> _Your objective_: Give all of the lines again, with nothing added or dropped.

start Provided records

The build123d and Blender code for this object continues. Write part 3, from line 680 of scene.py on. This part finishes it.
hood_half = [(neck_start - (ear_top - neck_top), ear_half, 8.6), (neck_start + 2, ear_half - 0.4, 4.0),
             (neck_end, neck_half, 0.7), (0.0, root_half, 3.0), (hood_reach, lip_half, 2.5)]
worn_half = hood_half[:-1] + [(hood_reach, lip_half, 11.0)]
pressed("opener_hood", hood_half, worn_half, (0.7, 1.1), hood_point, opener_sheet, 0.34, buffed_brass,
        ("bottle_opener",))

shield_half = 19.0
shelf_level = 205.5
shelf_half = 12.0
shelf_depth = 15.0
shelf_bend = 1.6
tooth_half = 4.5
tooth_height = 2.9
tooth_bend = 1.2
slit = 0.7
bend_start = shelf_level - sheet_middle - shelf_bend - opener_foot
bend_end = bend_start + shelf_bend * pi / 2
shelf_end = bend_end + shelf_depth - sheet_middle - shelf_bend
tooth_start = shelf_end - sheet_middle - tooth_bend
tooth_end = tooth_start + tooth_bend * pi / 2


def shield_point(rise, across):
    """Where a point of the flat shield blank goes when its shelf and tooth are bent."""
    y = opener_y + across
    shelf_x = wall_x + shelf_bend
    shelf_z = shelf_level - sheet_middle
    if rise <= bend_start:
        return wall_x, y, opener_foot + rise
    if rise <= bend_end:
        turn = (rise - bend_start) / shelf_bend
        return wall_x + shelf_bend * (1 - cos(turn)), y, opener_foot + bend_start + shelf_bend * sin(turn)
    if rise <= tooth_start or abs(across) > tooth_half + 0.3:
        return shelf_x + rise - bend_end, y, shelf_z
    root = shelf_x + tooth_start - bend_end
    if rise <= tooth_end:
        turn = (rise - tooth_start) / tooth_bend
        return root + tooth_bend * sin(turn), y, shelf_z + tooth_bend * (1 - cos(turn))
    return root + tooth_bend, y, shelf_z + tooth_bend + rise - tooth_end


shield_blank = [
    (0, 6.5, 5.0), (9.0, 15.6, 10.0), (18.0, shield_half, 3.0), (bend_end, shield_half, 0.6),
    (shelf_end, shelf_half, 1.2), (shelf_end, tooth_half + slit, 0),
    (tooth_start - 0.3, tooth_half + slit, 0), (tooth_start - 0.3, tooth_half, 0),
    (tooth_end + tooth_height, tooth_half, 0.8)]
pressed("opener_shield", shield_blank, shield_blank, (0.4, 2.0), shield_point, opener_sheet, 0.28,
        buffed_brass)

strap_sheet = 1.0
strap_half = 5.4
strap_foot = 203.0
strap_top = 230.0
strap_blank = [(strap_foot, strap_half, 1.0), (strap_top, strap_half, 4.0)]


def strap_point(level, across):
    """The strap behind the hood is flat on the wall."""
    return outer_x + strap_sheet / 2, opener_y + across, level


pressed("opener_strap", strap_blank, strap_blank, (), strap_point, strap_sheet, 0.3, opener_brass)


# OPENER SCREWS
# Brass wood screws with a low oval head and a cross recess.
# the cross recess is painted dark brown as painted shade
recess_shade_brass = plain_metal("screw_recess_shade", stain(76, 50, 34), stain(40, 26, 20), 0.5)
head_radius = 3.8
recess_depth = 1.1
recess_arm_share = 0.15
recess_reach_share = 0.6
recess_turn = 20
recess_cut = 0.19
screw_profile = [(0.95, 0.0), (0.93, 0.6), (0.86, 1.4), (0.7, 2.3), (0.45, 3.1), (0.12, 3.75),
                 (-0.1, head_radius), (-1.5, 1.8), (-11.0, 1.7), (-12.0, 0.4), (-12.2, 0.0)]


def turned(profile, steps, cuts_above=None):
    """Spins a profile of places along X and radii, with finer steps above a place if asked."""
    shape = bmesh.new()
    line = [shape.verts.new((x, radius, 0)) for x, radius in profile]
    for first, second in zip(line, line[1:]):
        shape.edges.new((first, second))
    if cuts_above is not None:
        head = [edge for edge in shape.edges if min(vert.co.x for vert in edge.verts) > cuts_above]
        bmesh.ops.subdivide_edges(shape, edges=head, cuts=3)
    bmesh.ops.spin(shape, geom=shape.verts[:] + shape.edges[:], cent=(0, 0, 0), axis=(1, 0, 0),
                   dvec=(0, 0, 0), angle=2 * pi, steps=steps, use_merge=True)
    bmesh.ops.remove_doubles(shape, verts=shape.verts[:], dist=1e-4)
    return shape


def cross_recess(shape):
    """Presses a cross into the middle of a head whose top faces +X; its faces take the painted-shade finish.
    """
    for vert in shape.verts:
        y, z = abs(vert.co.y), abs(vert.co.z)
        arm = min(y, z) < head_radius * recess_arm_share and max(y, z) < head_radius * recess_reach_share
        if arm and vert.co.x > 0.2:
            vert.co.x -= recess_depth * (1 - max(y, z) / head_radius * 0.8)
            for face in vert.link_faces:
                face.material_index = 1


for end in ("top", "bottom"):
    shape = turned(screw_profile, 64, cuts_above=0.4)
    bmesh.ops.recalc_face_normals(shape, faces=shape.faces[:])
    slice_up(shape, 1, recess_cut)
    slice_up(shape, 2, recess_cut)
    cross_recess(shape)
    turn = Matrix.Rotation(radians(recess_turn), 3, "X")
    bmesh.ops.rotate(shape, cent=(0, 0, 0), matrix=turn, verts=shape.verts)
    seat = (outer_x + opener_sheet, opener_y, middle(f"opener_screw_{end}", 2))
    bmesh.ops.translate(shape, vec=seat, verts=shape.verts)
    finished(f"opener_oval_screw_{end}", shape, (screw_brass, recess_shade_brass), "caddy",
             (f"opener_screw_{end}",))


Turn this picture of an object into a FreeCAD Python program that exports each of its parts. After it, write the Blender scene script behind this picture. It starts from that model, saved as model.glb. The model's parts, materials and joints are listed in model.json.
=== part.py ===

end Provided records

> _Output for this task_:
The build123d and Blender code for this object continues. Write part 3, from line 680 of scene.py on. This part finishes it.
hood_half = [(neck_start - (ear_top - neck_top), ear_half, 8.6), (neck_start + 2, ear_half - 0.4, 4.0),
             (neck_end, neck_half, 0.7), (0.0, root_half, 3.0), (hood_reach, lip_half, 2.5)]
worn_half = hood_half[:-1] + [(hood_reach, lip_half, 11.0)]
pressed("opener_hood", hood_half, worn_half, (0.7, 1.1), hood_point, opener_sheet, 0.34, buffed_brass,
        ("bottle_opener",))

shield_half = 19.0
shelf_level = 205.5
shelf_half = 12.0
shelf_depth = 15.0
shelf_bend = 1.6
tooth_half = 4.5
tooth_height = 2.9
tooth_bend = 1.2
slit = 0.7
bend_start = shelf_level - sheet_middle - shelf_bend - opener_foot
bend_end = bend_start + shelf_bend * pi / 2
shelf_end = bend_end + shelf_depth - sheet_middle - shelf_bend
tooth_start = shelf_end - sheet_middle - tooth_bend
tooth_end = tooth_start + tooth_bend * pi / 2


def shield_point(rise, across):
    """Where a point of the flat shield blank goes when its shelf and tooth are bent."""
    y = opener_y + across
    shelf_x = wall_x + shelf_bend
    shelf_z = shelf_level - sheet_middle
    if rise <= bend_start:
        return wall_x, y, opener_foot + rise
    if rise <= bend_end:
        turn = (rise - bend_start) / shelf_bend
        return wall_x + shelf_bend * (1 - cos(turn)), y, opener_foot + bend_start + shelf_bend * sin(turn)
    if rise <= tooth_start or abs(across) > tooth_half + 0.3:
        return shelf_x + rise - bend_end, y, shelf_z
    root = shelf_x + tooth_start - bend_end
    if rise <= tooth_end:
        turn = (rise - tooth_start) / tooth_bend
        return root + tooth_bend * sin(turn), y, shelf_z + tooth_bend * (1 - cos(turn))
    return root + tooth_bend, y, shelf_z + tooth_bend + rise - tooth_end


shield_blank = [
    (0, 6.5, 5.0), (9.0, 15.6, 10.0), (18.0, shield_half, 3.0), (bend_end, shield_half, 0.6),
    (shelf_end, shelf_half, 1.2), (shelf_end, tooth_half + slit, 0),
    (tooth_start - 0.3, tooth_half + slit, 0), (tooth_start - 0.3, tooth_half, 0),
    (tooth_end + tooth_height, tooth_half, 0.8)]
pressed("opener_shield", shield_blank, shield_blank, (0.4, 2.0), shield_point, opener_sheet, 0.28,
        buffed_brass)

strap_sheet = 1.0
strap_half = 5.4
strap_foot = 203.0
strap_top = 230.0
strap_blank = [(strap_foot, strap_half, 1.0), (strap_top, strap_half, 4.0)]


def strap_point(level, across):
    """The strap behind the hood is flat on the wall."""
    return outer_x + strap_sheet / 2, opener_y + across, level


pressed("opener_strap", strap_blank, strap_blank, (), strap_point, strap_sheet, 0.3, opener_brass)


# OPENER SCREWS
# Brass wood screws with a low oval head and a cross recess.
# the cross recess is painted dark brown as painted shade
recess_shade_brass = plain_metal("screw_recess_shade", stain(76, 50, 34), stain(40, 26, 20), 0.5)
head_radius = 3.8
recess_depth = 1.1
recess_arm_share = 0.15
recess_reach_share = 0.6
recess_turn = 20
recess_cut = 0.19
screw_profile = [(0.95, 0.0), (0.93, 0.6), (0.86, 1.4), (0.7, 2.3), (0.45, 3.1), (0.12, 3.75),
                 (-0.1, head_radius), (-1.5, 1.8), (-11.0, 1.7), (-12.0, 0.4), (-12.2, 0.0)]


def turned(profile, steps, cuts_above=None):
    """Spins a profile of places along X and radii, with finer steps above a place if asked."""
    shape = bmesh.new()
    line = [shape.verts.new((x, radius, 0)) for x, radius in profile]
    for first, second in zip(line, line[1:]):
        shape.edges.new((first, second))
    if cuts_above is not None:
        head = [edge for edge in shape.edges if min(vert.co.x for vert in edge.verts) > cuts_above]
        bmesh.ops.subdivide_edges(shape, edges=head, cuts=3)
    bmesh.ops.spin(shape, geom=shape.verts[:] + shape.edges[:], cent=(0, 0, 0), axis=(1, 0, 0),
                   dvec=(0, 0, 0), angle=2 * pi, steps=steps, use_merge=True)
    bmesh.ops.remove_doubles(shape, verts=shape.verts[:], dist=1e-4)
    return shape


def cross_recess(shape):
    """Presses a cross into the middle of a head whose top faces +X; its faces take the painted-shade finish.
    """
    for vert in shape.verts:
        y, z = abs(vert.co.y), abs(vert.co.z)
        arm = min(y, z) < head_radius * recess_arm_share and max(y, z) < head_radius * recess_reach_share
        if arm and vert.co.x > 0.2:
            vert.co.x -= recess_depth * (1 - max(y, z) / head_radius * 0.8)
            for face in vert.link_faces:
                face.material_index = 1


for end in ("top", "bottom"):
    shape = turned(screw_profile, 64, cuts_above=0.4)
    bmesh.ops.recalc_face_normals(shape, faces=shape.faces[:])
    slice_up(shape, 1, recess_cut)
    slice_up(shape, 2, recess_cut)
    cross_recess(shape)
    turn = Matrix.Rotation(radians(recess_turn), 3, "X")
    bmesh.ops.rotate(shape, cent=(0, 0, 0), matrix=turn, verts=shape.verts)
    seat = (outer_x + opener_sheet, opener_y, middle(f"opener_screw_{end}", 2))
    bmesh.ops.translate(shape, vec=seat, verts=shape.verts)
    finished(f"opener_oval_screw_{end}", shape, (screw_brass, recess_shade_brass), "caddy",
             (f"opener_screw_{end}",))


Turn this picture of an object into a FreeCAD Python program that exports each of its parts. After it, write the Blender scene script behind this picture. It starts from that model, saved as model.glb. The model's parts, materials and joints are listed in model.json.
=== part.py ===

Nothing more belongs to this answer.